◆ **Exercise details**
Check every line below for the word "bodies" and copy the ones that have it.

◆ **Data segment**
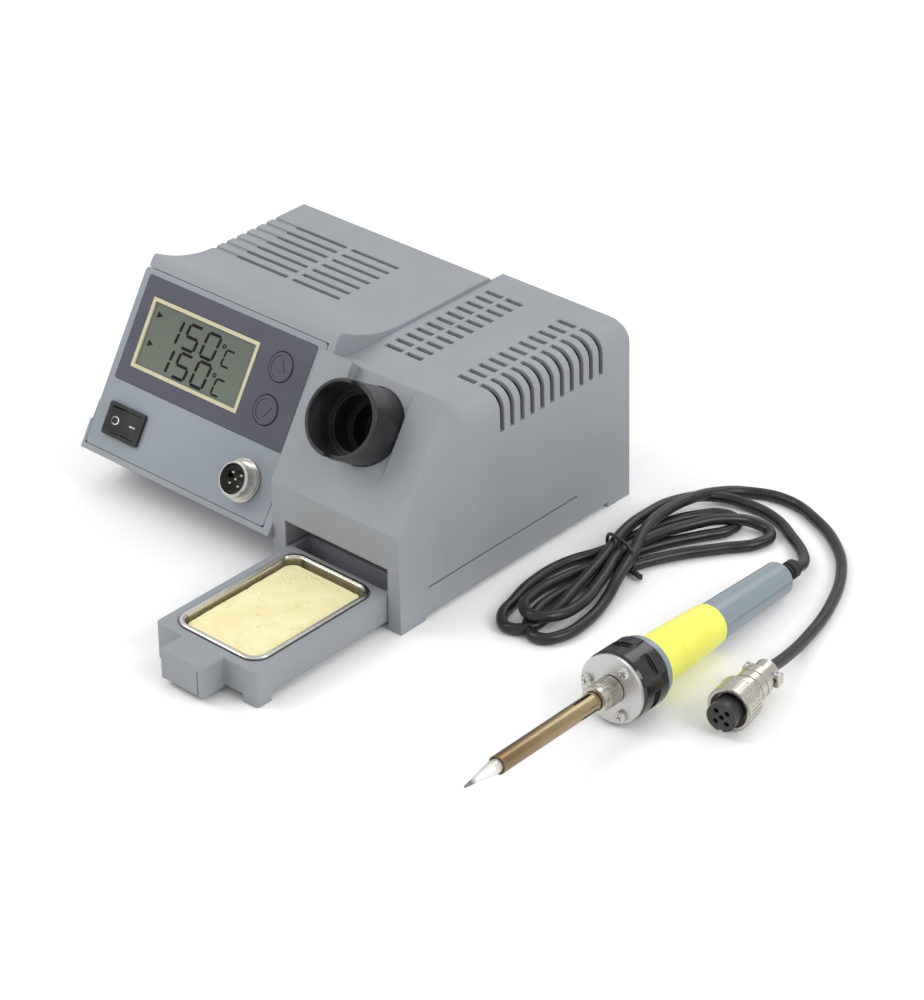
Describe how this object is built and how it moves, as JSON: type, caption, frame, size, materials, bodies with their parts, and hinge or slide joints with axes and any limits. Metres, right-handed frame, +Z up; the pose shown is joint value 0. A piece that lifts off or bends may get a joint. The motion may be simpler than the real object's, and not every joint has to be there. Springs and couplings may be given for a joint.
{
  "type": "soldering iron station",
  "caption": "Grey desktop soldering station with a leaning display panel, a stepped tip holder, a sponge drawer and a yellow-gripped iron on a tied cord.",
  "frame": {"origin": "on the table, under the middle of the station's footprint, the iron, cord and drawer apart", "axes": "+X to the right, +Y to the back, +Z up"},
  "size_m": [0.336, 0.2758, 0.1007],
  "materials": {
    "shell_grey": "fine moulded grain",
    "slate": "fine moulded grain",
    "black_plastic": "gloss",
    "rubber": "matte rubber",
    "steel": "satin",
    "chrome": "plated",
    "brass": "satin",
    "bronze_tube": "satin",
    "board": "fine moulded grain",
    "copper": "satin",
    "lcd_cream": "fine moulded grain",
    "lcd_grey": "gloss",
    "lcd_ink": "fine moulded grain",
    "sponge": "open-cell sponge",
    "foam": "matte rubber",
    "handle_blue": "gloss",
    "ceramic": "fine moulded grain",
    "core_iron": "satin",
    "cap_sleeve": "gloss"
  },
  "bodies": {
    "station": {"base_tray": "shell_grey", "hood_cover": "shell_grey", "holder_cover": "shell_grey", "drawer_bay": "shell_grey", "control_panel": "shell_grey", "keypad_overlay": "slate", "lcd_frame": "lcd_cream", "lcd_glass": "lcd_grey", "lcd_digits": "lcd_ink", "display_board": "board", "key_switches": "black_plastic", "rocker_frame": "black_plastic", "socket_shell": "chrome", "socket_insert": "black_plastic", "socket_pins": "brass", "socket_nut": "steel", "iron_holder": "black_plastic", "cable_gland": "rubber", "transformer_core": "core_iron", "transformer_coil": "copper", "transformer_bracket": "steel", "transformer_screws": "steel", "main_board": "board", "heat_sink": "steel", "triac": "black_plastic", "capacitors": "cap_sleeve", "board_fuse": "ceramic", "board_screws": "steel", "case_screws": "steel", "seam_screws": "steel", "rubber_feet": "rubber"},
    "drawer": {"drawer": "shell_grey", "sponge_tin": "steel", "sponge": "sponge"},
    "rocker": {"rocker": "black_plastic"},
    "button_up": {"button_up": "slate"},
    "button_down": {"button_down": "slate"},
    "iron": {"soldering_tip": "steel", "tip_barrel": "bronze_tube", "heater_core": "ceramic", "flange_disc": "steel", "flange_screws": "chrome", "collar_ring": "black_plastic", "handle_ring": "handle_blue", "foam_grip": "foam", "handle_shell": "handle_blue", "strain_relief": "rubber", "cord_lead": "rubber", "cord_hank": "rubber", "cord_tail": "rubber", "cord_tie": "black_plastic", "plug_shell": "chrome", "plug_insert": "black_plastic", "plug_clamp": "chrome", "clamp_screws": "steel"},
    "barrel_nut": {"barrel_nut": "chrome"},
    "coupling_ring": {"coupling_ring": "chrome"}
  },
  "joints": [
    {"name": "drawer_slide", "type": "slide", "parent": "station", "child": "drawer", "axis": [0, 1, 0], "range_m": [0, 0.076]},
    {"name": "rocker_tilt", "type": "hinge", "parent": "station", "child": "rocker", "pos_m": [-0.0729, -0.06723, 0.03328], "axis": [0, 0.518, 0.8554], "range_deg": [-20, 0]},
    {"name": "key_up_press", "type": "slide", "parent": "station", "child": "button_up", "axis": [0, 0.8554, -0.518], "range_m": [0, 0.0008], "stiffness_N_per_m": 300},
    {"name": "key_down_press", "type": "slide", "parent": "station", "child": "button_down", "axis": [0, 0.8554, -0.518], "range_m": [0, 0.0008], "stiffness_N_per_m": 300},
    {"name": "iron_lift", "type": "slide", "parent": "station", "child": "iron", "axis": [0, 0, 1], "range_m": [0, 0.15]},
    {"name": "barrel_nut_turn", "type": "hinge", "parent": "iron", "child": "barrel_nut", "pos_m": [0.19658, -0.07098, 0.01668], "axis": [-0.0557, 0.9957, -0.0741], "continuous": true},
    {"name": "coupling_turn", "type": "hinge", "parent": "iron", "child": "coupling_ring", "pos_m": [0.23335, -0.03812, 0.0097], "axis": [-0.1564, 0.9877, 0], "continuous": true}
  ]
}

◆ **Response**
Describe how this object is built and how it moves, as JSON: type, caption, frame, size, materials, bodies with their parts, and hinge or slide joints with axes and any limits. Metres, right-handed frame, +Z up; the pose shown is joint value 0. A piece that lifts off or bends may get a joint. The motion may be simpler than the real object's, and not every joint has to be there. Springs and couplings may be given for a joint.
  "bodies": {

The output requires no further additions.